African Economic Integration and Digital Potential

The future of Africa hinges on economic integration, with the African Continental Free Trade Area (AfCFTA) aiming to create a unified market across 54 nations—a goal that digital assets can significantly advance. However, inconsistent or harsh regulations on cryptocurrencies could impede that progress. The EU’s MiCA framework serves as a model, illustrating that supportive regulations can foster innovation. Africa has a similar opportunity to take the lead if its nations collaborate effectively.

Recommendations for Effective Regulation

Kenya’s initiative for regulation deserves commendation, but it needs to be guided by precision and foresight. Recent consultations with the National Assembly Committee on Finance and National Planning propose a pragmatic four-step strategy: Implement tiered taxation based on asset usage rather than a flat rate; utilize existing property disposal rules to avoid double taxation; establish innovation sandboxes for controlled blockchain experimentation; and adopt privacy-first compliance methods using modern technologies that protect individual privacy while allowing regulatory oversight. Additionally, a phased implementation emphasizing awareness and voluntary compliance, alongside partnerships with educational institutions and industry experts, would enhance preparedness before enforcing the law.

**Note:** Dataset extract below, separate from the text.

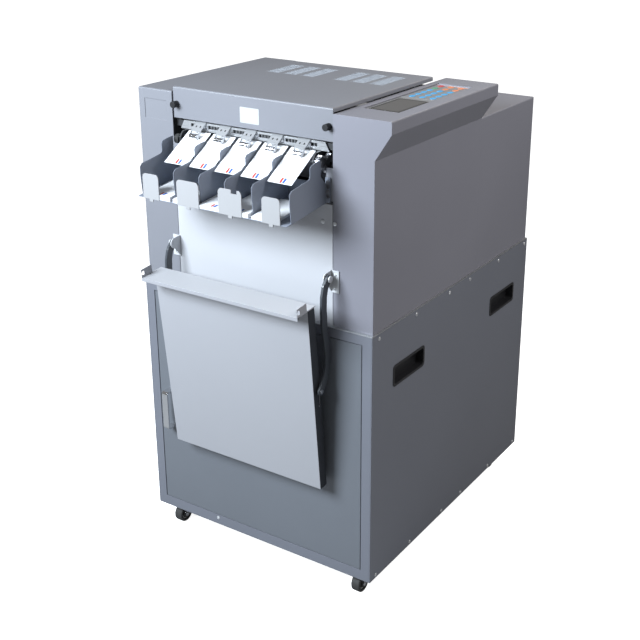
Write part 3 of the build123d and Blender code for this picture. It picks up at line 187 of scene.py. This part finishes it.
class Finish:
    """A material with its shader, the place on the piece, and the piece's X, Y and Z."""

    def __init__(self, name, **constants):
        self.material = bpy.data.materials.new(name)
        self.material.use_nodes = True
        self.tree = self.material.node_tree
        self.shader = self.tree.nodes["Principled BSDF"]
        self.start = Wire(self.tree)
        self.place = self.start.node("TexCoord", out="Object")
        split = self.start.node("SeparateXYZ", sockets={0: self.place})
        node = split.socket.node
        self.x, self.y, self.z = [Wire(self.tree, node.outputs[axis]) for axis in "XYZ"]
        for socket, value in constants.items():
            self.set(socket.replace("_", " "), value)

    def set(self, socket, value):
        target = self.shader.inputs[socket]
        if isinstance(value, Wire):
            self.tree.links.new(value.socket, target)
        else:
            target.default_value = (*value, 1) if isinstance(value, tuple) and len(value) == 3 else value

    def noise(self, scale, detail=3.0, stretch=(1, 1, 1), roughness=0.5):
        """Noise whose scale counts bumps per metre."""
        place = self.start.node("Mapping", sockets={"Vector": self.place, "Scale": stretch})
        sockets = {"Vector": place, "Scale": scale, "Detail": detail, "Roughness": roughness}
        return self.start.node("TexNoise", sockets=sockets)

    def bump(self, height, strength, depth, rounding=None):
        """Bump from a height, over edges softened by a small rounding."""
        sockets = {"Strength": strength, "Distance": depth, "Height": height}
        if rounding:
            sockets["Normal"] = self.start.node("Bevel", {"samples": 4}, {"Radius": rounding})
        self.set("Normal", self.start.node("Bump", sockets=sockets))


print("socket sums ready")

# %% [markdown]
# Powder coat is sprayed as dust and melts into a fine orange peel. Up close it has soft dimples about a
# millimetre apart and a slightly uneven gloss. The paints differ in colour, gloss and how round their folds
# are, so one function makes them all, and the waste bin's grained plastic too. The covers, the cabinet, the
# door and the catch tray share one slate paint, and the card stops share the front panel's pale paint.
# Lighter copies of the slate on the right and rear covers and on the catch tray are painted light; darker
# copies on the cabinet and the door, and a darker copy of the pale paint on the stops, are painted shade. The
# tones of the covers, the cabinet, the door and the trays were matched to the photograph's brightness, under
# the lights above. They are estimates, not samples of paint.

# %% Painted sheet metal
def powder_coat(name, colour, roughness=0.42, peel=0.12, rounding=1.2 * mm):
    coat = Finish(name, Coat_Roughness=0.3, Specular_IOR_Level=0.5)
    peel_height = coat.noise(950, detail=2.0)
    cloud = coat.noise(4.0, detail=2.0)
    lighter = tuple(min(1.0, channel * 1.07) for channel in colour)
    darker = tuple(channel * 0.94 for channel in colour)
    coat.set("Base Color", blend_colours(coat.start, cloud, (*darker, 1), (*lighter, 1)))
    coat.set("Roughness", roughness + 0.10 * (peel_height - 0.5) + 0.06 * (cloud - 0.5))
    coat.bump(peel_height, peel, 0.25 * mm, rounding)
    return coat.material


slate_paint = powder_coat("slate_paint", (0.192, 0.196, 0.220))
# Right and rear covers: a lighter copy of the slate paint, painted light.
slate_painted_light = powder_coat("slate_painted_light", (0.205, 0.204, 0.236))
# Cabinet: a darker copy of the slate paint, painted shade where the light falls off lower down.
slate_painted_shade = powder_coat("slate_painted_shade", (0.158, 0.166, 0.196))
# Door: a still darker copy of the slate paint, painted shade.
slate_deeper_painted_shade = powder_coat("slate_deeper_painted_shade", (0.135, 0.146, 0.166))
# Catch tray: a lighter, bluer copy of the slate paint, painted light for the light bounced from the cards.
slate_painted_bounce_light = powder_coat("slate_painted_bounce_light", (0.198, 0.220, 0.270))
pale_paint = powder_coat("pale_paint", (0.450, 0.455, 0.480), roughness=0.45)
# Card stops: a darker copy of the front panel's pale paint, painted shade.
pale_painted_shade = powder_coat("pale_painted_shade", (0.325, 0.325, 0.335), roughness=0.45)
bracket_paint = powder_coat("bracket_paint", (0.52, 0.53, 0.55), roughness=0.40)
arm_paint = powder_coat("arm_paint", (0.052, 0.058, 0.068), roughness=0.30, rounding=1.5 * mm)
frame_paint = powder_coat("frame_paint", (0.030, 0.031, 0.034), roughness=0.45)
bin_plastic = powder_coat("bin_plastic", (0.10, 0.10, 0.11), roughness=0.55)
print("ten paints and one plastic")

# %% [markdown]
# Bare metal here is either drawn sheet, whose lines run along the bar, or turned and ground steel. Both
# are noise stretched far along one axis, which drives roughness and a very small bump.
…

Kenya’s Opportunity for Leadership in the Digital Era

Kenya has consistently been at the forefront of fintech innovation. With the right regulatory framework, it has the potential to define Africa’s next digital era, focusing on inclusion, investment, and innovation. This pivotal moment is about creating a continent where digital assets facilitate cross-border trade, generate employment for youth, and build inclusive financial systems for all. The pressing question is not merely about regulating or taxing cryptocurrency, but whether Kenya will adopt a visionary approach or lag behind more agile competitors.